*** Supplied information

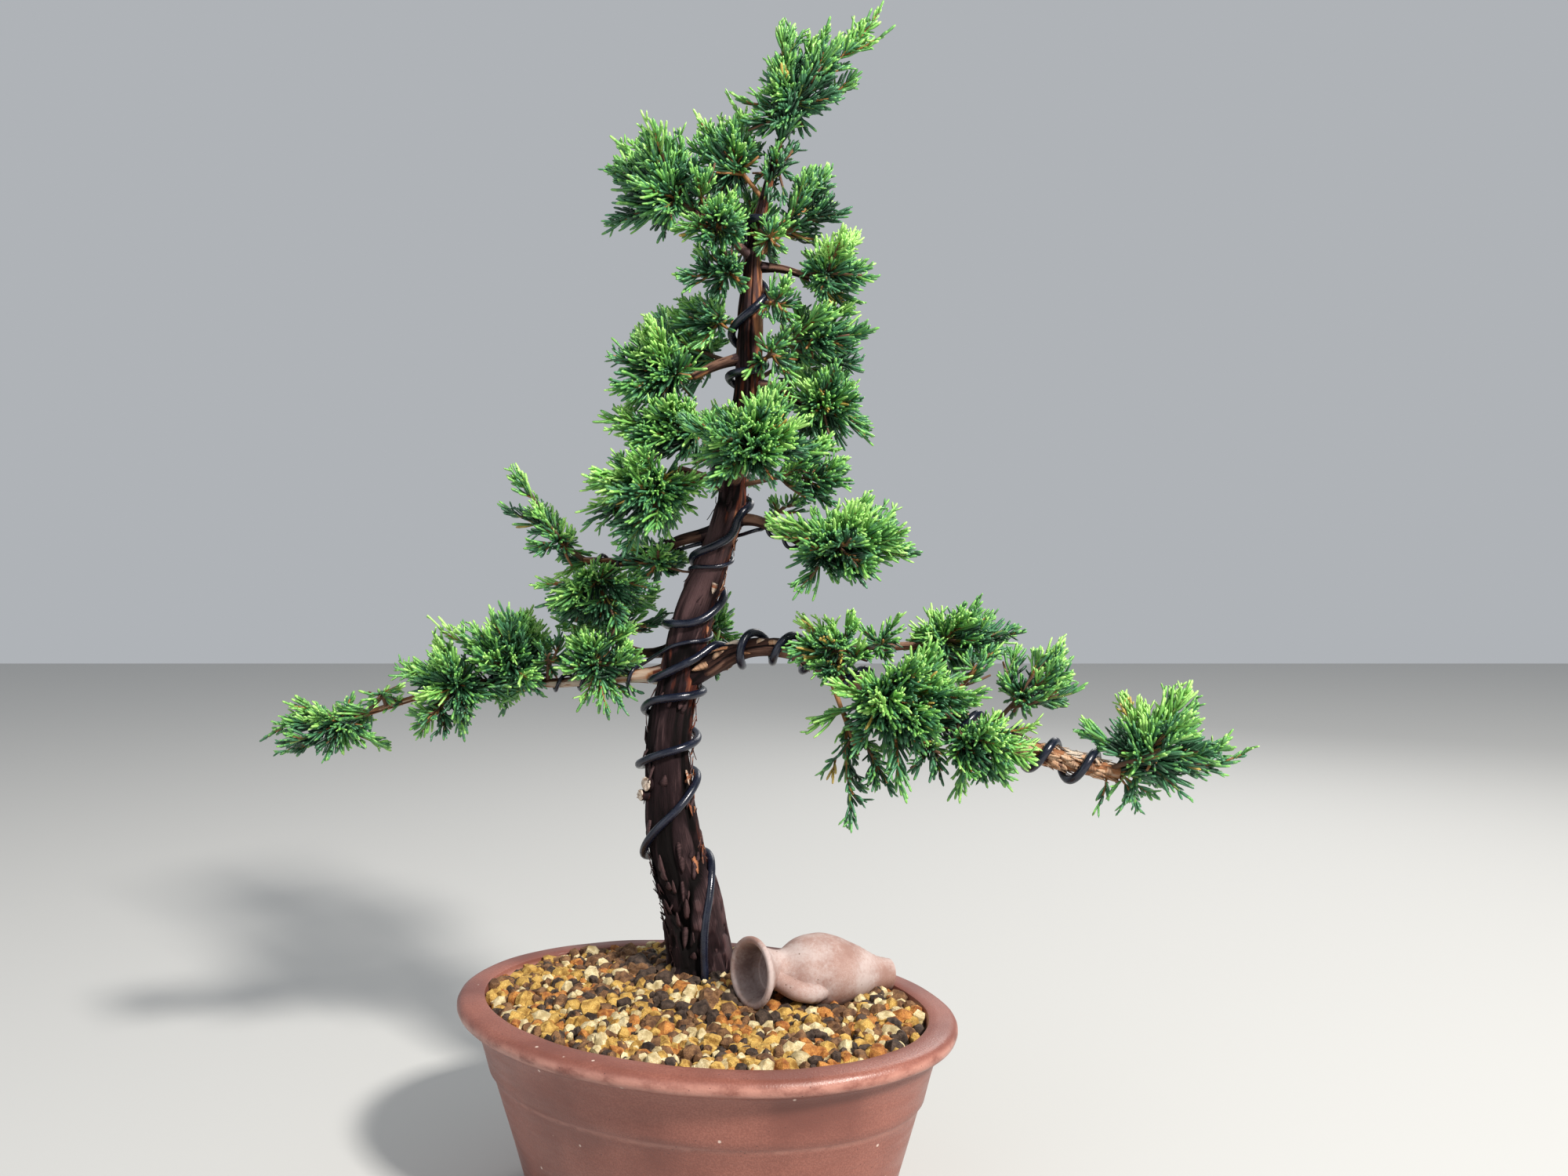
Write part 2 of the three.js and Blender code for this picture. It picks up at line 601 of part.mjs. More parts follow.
// Foliage
// The space of a mass: an ellipsoid that leans to the right
class Space {
  constructor({ centre, radii, lean = 0 }) {
    this.centre = new THREE.Vector3(...centre);
    this.radii = new THREE.Vector3(...radii);
    this.turn = new THREE.Quaternion().setFromAxisAngle(AWAY, THREE.MathUtils.degToRad(lean));
    this.turnBack = this.turn.clone().invert();
  }

  // 0 at the centre and 1 on the surface
  depth(point) {
    return point.clone().sub(this.centre).applyQuaternion(this.turnBack).divide(this.radii).length();
  }

  // The point at a depth in a direction given on the unit sphere
  point(direction, depth) {
    const fromCentre = direction.clone().multiply(this.radii).multiplyScalar(depth);
    return fromCentre.applyQuaternion(this.turn).add(this.centre);
  }
}

// A straight three-sided twig between two points
function twigSolid(start, end, startRadius, endRadius) {
  const along = end.clone().sub(start);
  const twig = new THREE.CylinderGeometry(endRadius, startRadius, along.length(), TWIG_SIDES);
  const turn = new THREE.Quaternion().setFromUnitVectors(AWAY, along.clone().normalize());
  twig.applyQuaternion(turn);
  twig.translate(...start.clone().add(end).multiplyScalar(0.5).toArray());
  return solidOf(twig);
}

// A round form of many faces, each with its middle and the way it faces from the centre
function facesOf(geometry, centre) {
  const corners = geometry.getAttribute('position');
  const faces = [];
  for (let i = 0; i < corners.count; i += 3) {
    const face = [0, 1, 2].map((k) => new THREE.Vector3().fromBufferAttribute(corners, i + k));
    const middle = face[0].clone().add(face[1]).add(face[2]).divideScalar(3);
    faces.push({ face, middle, facing: middle.clone().sub(centre).normalize() });
  }
  return faces;
}

// The small core of a spray, turned until one face looks along the spray
function sprayCore(centre, along, spin, grow = 0) {
  const core = new THREE.IcosahedronGeometry(SPRAY_CORE + grow);
  const [first] = facesOf(core, new THREE.Vector3());
  const turn = new THREE.Quaternion().setFromUnitVectors(first.facing, along);
  turn.premultiply(new THREE.Quaternion().setFromAxisAngle(along, spin));
  core.applyQuaternion(turn);
  reshape(core, (point) => point.addScaledVector(along, point.dot(along) * SPRAY_STRETCH).add(centre));
  return facesOf(core, centre);
}

// The dense inside of a mass: a round form of its space's own proportions
function massCore(space, depth, grow = 0) {
  const core = new THREE.IcosahedronGeometry(1, 1);
  reshape(core, (point) => point.copy(space.point(point, depth).addScaledVector(point, grow)));
  return facesOf(core, space.centre);
}

// The solid of the faces, where each face that has a tip is drawn out to it as a needle
function needled(faces, tips = []) {
  const points = [];
  faces.forEach(({ face: [a, b, c] }, i) => {
    if (tips[i]) points.push(a, b, tips[i], b, c, tips[i], c, a, tips[i]);
    else points.push(a, b, c);
  });
  return solidOf(new THREE.BufferGeometry().setFromPoints(points));
}

// One such needle by itself: wider by a factor, and without the first part of its length
function needleSolid({ face, middle }, tip, wider, from = 0) {
  const [a, b, c] = face.map((corner) => middle.clone().lerp(corner, wider).lerp(tip, from));
  return solidOf(new THREE.BufferGeometry().setFromPoints([a, b, tip, b, c, tip, c, a, tip, c, b, a]));
}

// A direction spread evenly over the sphere by the golden angle
function evenDirection(i, count, random) {
  const height = 1 - (2 * (i + 0.5)) / count;
  const around = i * GOLDEN_TURN + (random() - 0.5) * 0.5;
  const across = Math.sqrt(1 - height ** 2);
  return new THREE.Vector3(Math.cos(around) * across, Math.sin(around) * across, height);
}

// How many separate skins a solid has: a second one would be a loose scrap or a sealed hollow
function shellCount(solid) {
  const { triVerts, numVert } = solid.getMesh();
  const parent = Array.from({ length: numVert }, (_, i) => i);
  const root = (i) => {
    let top = i;
    while (parent[top] !== top) top = parent[top];
    parent[i] = top;
    return top;
  };
  for (let i = 0; i < triVerts.length; i += 3) {
    parent[root(triVerts[i + 1])] = root(triVerts[i]);
    parent[root(triVerts[i + 2])] = root(triVerts[i]);
  }
  return parent.filter((top, i) => top === i).length;
}

const spaces = MASSES.map((mass) => new Space(mass));

function inOwnSpace(index, point) {
  const own = spaces[index].depth(point);
  return own < SPACE_MARGIN && spaces.every((space, i) => i === index || space.depth(point) > own);
}

// The stem runs from inside its limb to a heart that lies short of the middle of the mass.
// It leaves the limb at the nearest part to the one named where no wire or other limb is in its way.
function stemOf(index) {
  const mass = MASSES[index];
  const limb = limbs[mass.limb];
  const centre = spaces[index].centre;
  const bark = limb.solid(GAP);
  const tries = mass.at === 1 ? [0] : STEM_TRIES;
  for (const step of tries) {
    const at = mass.at + (step * STEM_SLIDE) / limb.path.getLength();
    const start = limb.path.getPointAt(at);
    const along = centre.clone().sub(start);
    const shortest = limb.radius(at) + SHORTEST_STEM;
    const length = Math.max(along.length() - HEART_DEPTH * Math.min(...mass.radii), shortest);
    const heart = start.clone().addScaledVector(along.normalize(), length);
    const foot = start.clone().lerp(heart, Math.min(1, (limb.radius(at) + SHORTEST_STEM / 2) / length));
    if (at === 1) start.addScaledVector(limb.path.getTangentAt(1), -1);
    const whole = twigSolid(start, heart, STEM_RADIUS, TWIG_RADIUS);
    const grown = twigSolid(start, heart, STEM_RADIUS + GAP, TWIG_RADIUS + GAP);
    if (!isFree(grown.subtract(bark), [limb.name])) continue;
    return { foot, heart, solid: whole.subtract(bark), random: seeded(SEED * (index + 1)) };
  }
  throw new Error(`${mass.name} finds no way out of its limb`);
}

// Twigs go out from the stem to all sides of the space, and each ends in a spray that reaches the surface.
// Between them a smaller core stands round the stem, with needles of its own.
function growMass(index, stem) {
  const { foot, heart, random } = stem;
  const space = spaces[index];
  const { name, radii: [a, b, c] } = MASSES[index];
  let solid = stem.solid;
  const fuse = (piece, test) => {
    if (!isFree(test, [name]) || solid.intersect(piece).isEmpty()) return false;
    const joined = solid.add(piece);
    if (shellCount(joined) > 1) return false;
    solid = joined;
    return true;
  };
  const addNeedled = (faces, grownFaces, tipOf) => {
    const tips = faces.map((face) => {
      const tip = tipOf(face);
      if (!tip || !inOwnSpace(index, tip)) return null;
      const outer = needleSolid(face, tip, 1, 0.2);
      const isClear = isFree(needleSolid(face, tip, 1.25), [name]) && solid.intersect(outer).isEmpty();
      return isClear ? tip : null;
    });
    return fuse(needled(faces, tips), needled(grownFaces));
  };
  const addSpray = (centre, along, length) => {
    const spin = random() * Math.PI;
    const forwardTip = ({ middle, facing }) => {
      const forward = facing.dot(along);
      const reach = length * (0.7 + 0.2 * forward) * (0.85 + 0.25 * random());
      if (forward < NEEDLES_TO) return null;
      const lean = facing.clone().addScaledVector(along, NEEDLE_LEAN).normalize();
      return middle.clone().addScaledVector(lean, reach);
    };
    addNeedled(sprayCore(centre, along, spin), sprayCore(centre, along, spin, GAP), forwardTip);
  };
  const count = Math.round(FEWEST_TWIGS + (a * b + b * c + c * a) / SPACE_PER_TWIG);
  for (let i = 0; i < count; i += 1) {
    const outer = space.point(evenDirection(i, count, random), 1);
    const base = foot.clone().lerp(heart, 0.4 + 0.6 * random());
    const end = base.clone().lerp(outer, TWIG_REACH);
    if (!inOwnSpace(index, end)) continue;
    const twig = twigSolid(base, end, TWIG_RADIUS, TWIG_TIP_RADIUS);
    const grown = twigSolid(base, end, TWIG_RADIUS + GAP, TWIG_TIP_RADIUS + GAP);
    if (fuse(twig, grown)) addSpray(end, outer.clone().sub(base).normalize(), end.distanceTo(outer));
  }
  const toSurface = ({ middle }) => {
    const stretch = (0.75 + 0.3 * random()) / space.depth(middle);
    return random() < CORE_NEEDLES ? space.centre.clone().lerp(middle, stretch) : null;
  };
  CORE_DEPTHS.some((depth) => addNeedled(massCore(space, depth), massCore(space, depth, GAP), toSurface));
  return solid;
}

const built = [];
const nodes = [];

function boxOf(solid) {
  const { min, max } = solid.boundingBox();
  return new THREE.Box3(new THREE.Vector3(...min), new THREE.Vector3(...max));
}

function keep(name, solid, material) {
  built.push({ name, solid, box: boxOf(solid) });
  nodes.push({ name, solid, material });
}

function isFree(solid, ignore) {
  const box = boxOf(solid);
  return built.every((other) => ignore.includes(other.name) || !box.intersectsBox(other.box)
    || solid.intersect(other.solid).isEmpty());
}

keep('pot', potSolid(), STONEWARE);
keep('soil', soilSolid(jarSolid(GAP)), GRAVEL);
keep('jar', jarSolid(), TERRACOTTA);
keep('trunk', trunkSolid(), BARK);
for (const bough of BOUGHS) {
  keep(bough.name, limbs[bough.name].solid().subtract(limbs[bough.parent].solid(GAP)), BARK);
}
for (const [name, [points, wire]] of Object.entries(wirePoints())) {
  keep(name, wireSolid(points, wire), WIRE);
}

// All stems stand before any twig grows, so that no twig takes a stem's way
const stems = MASSES.map((mass, index) => stemOf(index));
stems.forEach(({ solid }, index) => {
  built.push({ name: MASSES[index].name, solid, box: boxOf(solid) });
});
MASSES.forEach((mass, index) => {
  const solid = growMass(index, stems[index]);
  const row = built.find((item) => item.name === mass.name);
  row.solid = solid;
  row.box = boxOf(solid);
  nodes.push({ name: mass.name, solid, material: FOLIAGE });
});

const model = new THREE.Group();
for (const { name, solid, material } of nodes) {
  const mesh = new THREE.Mesh(geometryOf(solid), material);
  mesh.name = name;
  model.add(mesh);
}

export default model;
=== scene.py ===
"""A juniper bonsai in an oval stoneware pot, with its training wires and a small clay jar on the gravel.

Metres, +Z up, +X to the right of the front view, -Y towards the viewer.
The origin is the centre of the pot's flat underside.
"""

import logging
import math
from dataclasses import dataclass, field
from enum import Enum
from typing import Callable, NamedTuple, Sequence

import bmesh
import bpy
import numpy as np
from mathutils import Matrix, Vector


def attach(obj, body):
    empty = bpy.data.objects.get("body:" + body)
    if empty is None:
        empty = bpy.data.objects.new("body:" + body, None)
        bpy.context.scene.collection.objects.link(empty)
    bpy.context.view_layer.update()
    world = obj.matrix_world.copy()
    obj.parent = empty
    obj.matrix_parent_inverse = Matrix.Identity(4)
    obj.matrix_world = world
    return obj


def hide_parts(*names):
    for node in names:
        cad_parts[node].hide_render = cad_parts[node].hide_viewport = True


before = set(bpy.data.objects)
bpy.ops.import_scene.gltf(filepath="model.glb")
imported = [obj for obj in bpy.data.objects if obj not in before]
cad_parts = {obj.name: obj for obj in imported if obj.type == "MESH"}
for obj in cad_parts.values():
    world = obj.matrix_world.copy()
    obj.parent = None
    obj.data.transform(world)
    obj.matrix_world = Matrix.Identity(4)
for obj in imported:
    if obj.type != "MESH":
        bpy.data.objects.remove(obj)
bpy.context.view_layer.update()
LOG = logging.getLogger("bonsai")
MM = 0.001
TURN = 2 * math.pi
GOLDEN_TURN = math.pi * (3 - math.sqrt(5))
SEED = 1009
RIGHT, _, UP = np.eye(3)
THIRDS = np.array([0.0, 0.33, 0.67, 1.0])
Array = np.ndarray
Triple = tuple[float, float, float]
Socket = bpy.types.NodeSocket
Piece = bpy.types.Object
Material = bpy.types.Material


class Slot(Enum):
    """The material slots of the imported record."""

    STONEWARE = "stoneware"
    GRAVEL = "gravel"
    TERRACOTTA = "terracotta"
    BARK = "bark"
    FOLIAGE = "foliage"
    WIRE = "wire"


class Region(Enum):
    """The parts of the crown that are joined into one leaf piece each."""

    TOP = "leaves_top"
    UPPER = "leaves_upper"
    MIDDLE = "leaves_middle"
    LEFT = "leaves_left"
    RIGHT = "leaves_right"
    BACK = "leaves_back"


class Mass(NamedTuple):
    """One mass of foliage, in millimetres and degrees, close to the part's source.

    It hangs on a limb at a part of that limb's length. Leaders are the tips of shoots that reach out of it.
    A tuft has no node of its own and belongs to the mass beside it.
    """

    name: str
    region: Region
    limb: str
    at: float
    centre: Triple
    radii: Triple
    fill: float = 1.0
    lean: float = 0.0
    leaders: tuple[Triple, ...] = ()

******

Task details: Scan the lines for the string "model". Copy out each line that matches.

Solution:
const model = new THREE.Group();
  model.add(mesh);
export default model;
bpy.ops.import_scene.gltf(filepath="model.glb")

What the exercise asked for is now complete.